Are you arguing with yourself now? Correcting your own word choice errors? Sad.



MLeh said:


> It's supposed to be pointless. Sheesh.
> 
> Just like a issue-Nazi like you to bring issues into the discussion.





cap10subtext said:


> This can't be an argument thread. No one's been called a Nazi of any kind. Therefore no one has been chastised for their political incorrectness over using the term Nazi.


I hereby invoke Godwin's Law and declare myself the winner.


----------



## mrjimmy (Nov 8, 2003)

Kazak said:


> Ask him why it's "mrjimmy" and not "Mr. James." That might get a rise out of him. Maybe not.


Yawn.


----------



## KC4 (Feb 2, 2009)

Kazak said:


> In at least 500 words, argue that women can't spell.

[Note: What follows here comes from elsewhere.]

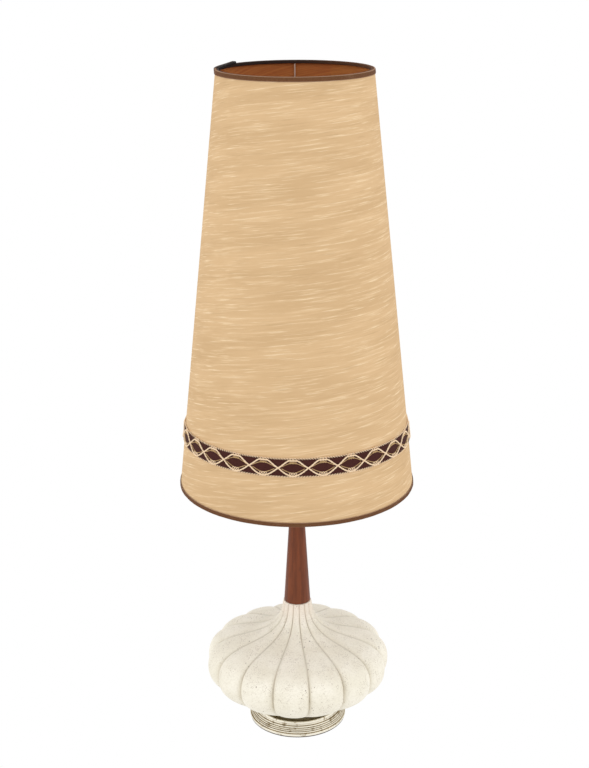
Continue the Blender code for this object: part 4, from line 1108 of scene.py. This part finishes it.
def make_finial():
    re_turned("finial_seat", BRASS, 0.3 * MM)
    low, top = levels("finial_knob")
    outline = outline_of("finial_knob")
    hole = min(radius for radius, height in outline if height < low + NEAR)
    hole_top = max(height for radius, height in outline if abs(radius - hole) < NEAR)
    foot = rims("finial_knob", low)[1]
    ball = max(radius for radius, height in outline if height > low + 8 * MM)
    between = [radius for radius, height in outline if low + NEAR < height < top - ball]
    waist = min(radius for radius in between if radius > hole + NEAR)
    foot_top = low + FINIAL_FOOT
    cove_top = foot_top + FINIAL_COVE
    rounds = arc((0, top - ball), ball, 90, -FINIAL_WRAP, 24)
    rounds[0] = (0, top)
    pulls = ((waist, cove_top + 1 * MM), (waist, foot_top + 1.5 * MM))
    cove = bezier(rounds[-1], *pulls, (foot, foot_top), 8)
    base = softened([(0, low), (foot, low), (foot, foot_top), (0, foot_top)], 1 * MM, 4)
    rim = [point for point in base if point[0] > foot / 2][::-1]
    knob = rounds + cove[1:-1] + rim + [(hole, low), (hole, hole_top), (0, hole_top)]
    fit(turned("finial_ball", knob, BRASS, TURN_SEGMENTS), "finial_knob")


# ---- shade frame

cover_low, cover_high = levels("shade_cover")
COVER_RADII = (rims("shade_cover", cover_low)[1], rims("shade_cover", cover_high)[1])
SLOPE = (COVER_RADII[0] - COVER_RADII[1]) / (cover_high - cover_low)
CONE_SINE = SLOPE / math.hypot(1, SLOPE)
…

Your request has been received and will be granted at our earliest convenience, possibly never. Please wait for it. 

Any further requests or concerns can be made either in writing or in person at:

P.F.O. Box 666
Beelzeburg, Hades
B8T 0M3


----------



## mrjimmy (Nov 8, 2003)

Sonal said:


> Come up with something original and we'll talk.


I have no interest in talking. I am only interested in one sided debate!


----------



## Sonal (Oct 2, 2003)

mrjimmy said:


> I have no interest in talking. I am only interested in one sided debate!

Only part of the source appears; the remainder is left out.